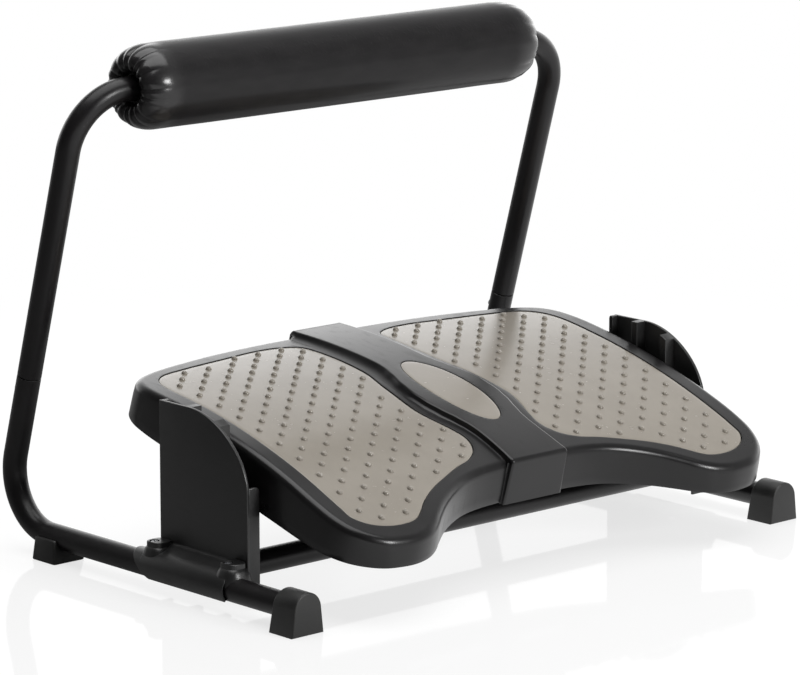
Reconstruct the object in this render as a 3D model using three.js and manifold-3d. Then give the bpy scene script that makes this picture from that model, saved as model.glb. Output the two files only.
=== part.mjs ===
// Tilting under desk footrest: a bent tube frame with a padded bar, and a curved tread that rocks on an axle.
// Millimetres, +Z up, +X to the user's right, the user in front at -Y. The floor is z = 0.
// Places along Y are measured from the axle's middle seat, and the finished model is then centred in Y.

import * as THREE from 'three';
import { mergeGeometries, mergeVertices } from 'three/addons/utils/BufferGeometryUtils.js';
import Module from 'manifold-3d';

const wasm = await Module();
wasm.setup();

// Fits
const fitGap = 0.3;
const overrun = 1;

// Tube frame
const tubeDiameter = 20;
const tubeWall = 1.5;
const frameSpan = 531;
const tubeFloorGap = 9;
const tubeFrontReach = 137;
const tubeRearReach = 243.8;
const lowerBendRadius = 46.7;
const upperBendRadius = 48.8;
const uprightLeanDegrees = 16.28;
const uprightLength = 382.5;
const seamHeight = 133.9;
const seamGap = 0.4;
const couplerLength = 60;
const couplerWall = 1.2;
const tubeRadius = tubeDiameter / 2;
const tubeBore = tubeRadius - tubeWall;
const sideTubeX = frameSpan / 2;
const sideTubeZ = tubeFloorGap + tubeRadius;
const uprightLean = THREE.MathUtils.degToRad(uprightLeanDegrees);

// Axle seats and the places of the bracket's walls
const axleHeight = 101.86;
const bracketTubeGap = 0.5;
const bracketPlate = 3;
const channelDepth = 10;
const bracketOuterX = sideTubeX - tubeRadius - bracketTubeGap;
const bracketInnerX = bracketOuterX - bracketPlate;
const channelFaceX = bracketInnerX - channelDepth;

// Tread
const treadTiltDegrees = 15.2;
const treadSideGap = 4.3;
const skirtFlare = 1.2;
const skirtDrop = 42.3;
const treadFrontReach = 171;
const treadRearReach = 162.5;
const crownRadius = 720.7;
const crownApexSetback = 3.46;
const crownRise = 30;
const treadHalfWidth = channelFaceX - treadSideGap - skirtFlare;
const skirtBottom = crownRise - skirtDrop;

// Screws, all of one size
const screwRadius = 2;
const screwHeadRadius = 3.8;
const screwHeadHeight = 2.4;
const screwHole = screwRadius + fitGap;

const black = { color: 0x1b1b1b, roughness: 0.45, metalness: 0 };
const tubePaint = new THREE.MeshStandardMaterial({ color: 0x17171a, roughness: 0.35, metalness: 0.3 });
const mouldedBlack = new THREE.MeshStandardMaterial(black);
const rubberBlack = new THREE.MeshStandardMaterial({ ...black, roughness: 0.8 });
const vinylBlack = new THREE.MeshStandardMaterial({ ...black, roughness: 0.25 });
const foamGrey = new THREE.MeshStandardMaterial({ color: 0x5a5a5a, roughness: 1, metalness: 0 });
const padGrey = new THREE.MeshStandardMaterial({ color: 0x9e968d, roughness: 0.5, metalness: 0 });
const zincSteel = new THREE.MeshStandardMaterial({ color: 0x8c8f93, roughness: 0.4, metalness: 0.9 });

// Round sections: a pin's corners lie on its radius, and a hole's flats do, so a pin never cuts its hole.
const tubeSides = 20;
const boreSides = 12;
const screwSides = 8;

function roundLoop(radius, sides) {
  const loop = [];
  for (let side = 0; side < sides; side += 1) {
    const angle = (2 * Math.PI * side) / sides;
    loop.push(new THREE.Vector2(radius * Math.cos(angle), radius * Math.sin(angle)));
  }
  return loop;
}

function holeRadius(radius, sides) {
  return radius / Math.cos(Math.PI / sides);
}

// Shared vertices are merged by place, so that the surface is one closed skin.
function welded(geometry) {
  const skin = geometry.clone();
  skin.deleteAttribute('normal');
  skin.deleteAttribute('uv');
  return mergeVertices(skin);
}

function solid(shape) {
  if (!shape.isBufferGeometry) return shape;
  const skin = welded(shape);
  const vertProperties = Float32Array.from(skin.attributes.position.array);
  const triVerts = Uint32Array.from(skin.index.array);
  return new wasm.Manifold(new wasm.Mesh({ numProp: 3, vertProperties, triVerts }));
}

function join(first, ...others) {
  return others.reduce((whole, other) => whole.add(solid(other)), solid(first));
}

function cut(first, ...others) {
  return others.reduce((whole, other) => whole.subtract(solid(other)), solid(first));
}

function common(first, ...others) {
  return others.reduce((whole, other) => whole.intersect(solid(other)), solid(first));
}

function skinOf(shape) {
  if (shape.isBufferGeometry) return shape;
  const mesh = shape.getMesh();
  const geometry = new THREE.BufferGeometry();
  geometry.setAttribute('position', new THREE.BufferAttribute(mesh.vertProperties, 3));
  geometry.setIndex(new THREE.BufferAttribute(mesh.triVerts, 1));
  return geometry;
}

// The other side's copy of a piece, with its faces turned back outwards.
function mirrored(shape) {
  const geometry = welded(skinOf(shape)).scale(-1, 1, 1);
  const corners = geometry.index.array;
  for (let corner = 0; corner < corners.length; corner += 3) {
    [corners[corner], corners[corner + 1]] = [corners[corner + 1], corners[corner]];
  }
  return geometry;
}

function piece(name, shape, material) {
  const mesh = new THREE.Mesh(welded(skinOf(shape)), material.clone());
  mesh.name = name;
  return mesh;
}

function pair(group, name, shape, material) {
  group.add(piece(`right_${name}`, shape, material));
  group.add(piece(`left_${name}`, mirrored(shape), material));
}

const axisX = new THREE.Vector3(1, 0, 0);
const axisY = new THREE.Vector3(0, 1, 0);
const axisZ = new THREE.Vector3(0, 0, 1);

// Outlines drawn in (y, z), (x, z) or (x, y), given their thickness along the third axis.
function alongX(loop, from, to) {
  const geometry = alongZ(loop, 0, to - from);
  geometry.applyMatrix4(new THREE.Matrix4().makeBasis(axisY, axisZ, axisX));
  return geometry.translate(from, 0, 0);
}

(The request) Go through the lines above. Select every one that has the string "model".

(Completed task)
Reconstruct the object in this render as a 3D model using three.js and manifold-3d. Then give the bpy scene script that makes this picture from that model, saved as model.glb. Output the two files only.
// Places along Y are measured from the axle's middle seat, and the finished model is then centred in Y.